D’autres membres ont présenté une image franchement négative : Des réponses confuses ou dépassée faute d’une mise à jour, sans compter les sorties médiatiques contradictoires des médecins se présentant comme membres du Comité.

L’imprécision dans la définition des rôles et missions est telle que l’on est en droit de s’interroger sur la fonction du comité : La production d’avis scientifique ou seulement la validation formelle des décisions des autorités en charge de la gestion de la crise sanitaire ?

… Pour le grand bonheur des agitateurs 

Paradoxalement, en termes de communication, les tenants de la suspicion se sont révélés plus efficaces et plus prompts à la mise à jour de leurs connaissances. 

Aussi ont-ils révélé une aptitude à faire douter du discours officiel et une forte capacité à investir les brèches créées par l’imposition sans délai et sans aucune forme d’explication du pass vaccinal, en vue de reconquérir davantage d’espace de déploiement rendant ainsi le nihilisme plus contagieux.

La résultat en est que la tension sociale de jeudi dernier, journée d’entrée en vigueur du pass vaccinal, a permis aux tenants de la suspicion d’élargir leur front, et de transformer l’indignation en remise en cause de l’autorité sanitaire, voire de sa légitimité.

Certains suggèrent un délai pour la mise en œuvre du pass vaccinal, une suggestion louable dès lors qu’elle épargne au pays la perturbation actuelle qui risque d’impacter le fonctionnement normal de son administration, services, activités économiques et commerciales. 

Sauf que la question n’est plus une histoire de délai, mais de la refonte de communication scientifique et médiatique et du processus de prise de décision.

Il ne s’agit donc pas uniquement de suspendre la mise en œuvre coercitive du pass vaccinal, mais de revoir intégralement la composition du Comité scientifique et missions, ainsi que sa manière d’opérer, le but étant de consolider sa crédibilité et de renforcer la confiance des citoyens dans une institution qui devrait revoir ses modus operandi pour convaincre.

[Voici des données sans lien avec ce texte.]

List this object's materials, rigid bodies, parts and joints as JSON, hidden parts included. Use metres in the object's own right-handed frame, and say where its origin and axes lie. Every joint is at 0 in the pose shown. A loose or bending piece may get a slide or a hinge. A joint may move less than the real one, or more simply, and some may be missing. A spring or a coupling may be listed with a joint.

Certains estiment que la démarche coercitive a été concluante puisqu’elle a assuré un formidable afflux des candidats à la vaccination. Sans doute, mais à quel prix, sachant qu’une opérationnalisation plus réfléchie et mieux organisée de l’obligation de pass vaccinal aurait été plus efficace et certainement plus efficiente. Elle aurait évité au pays qui a fait jusque-là un quasi sans faute une confusion et une agitation dont il se serait bien passé. C’est dire que les différentes autorités qui cogèrent la lutte contre le Covi-19 sont aujourd’hui tenues à procéder à une réévaluation aussi bien de leur action que de leurs méthodes de travail.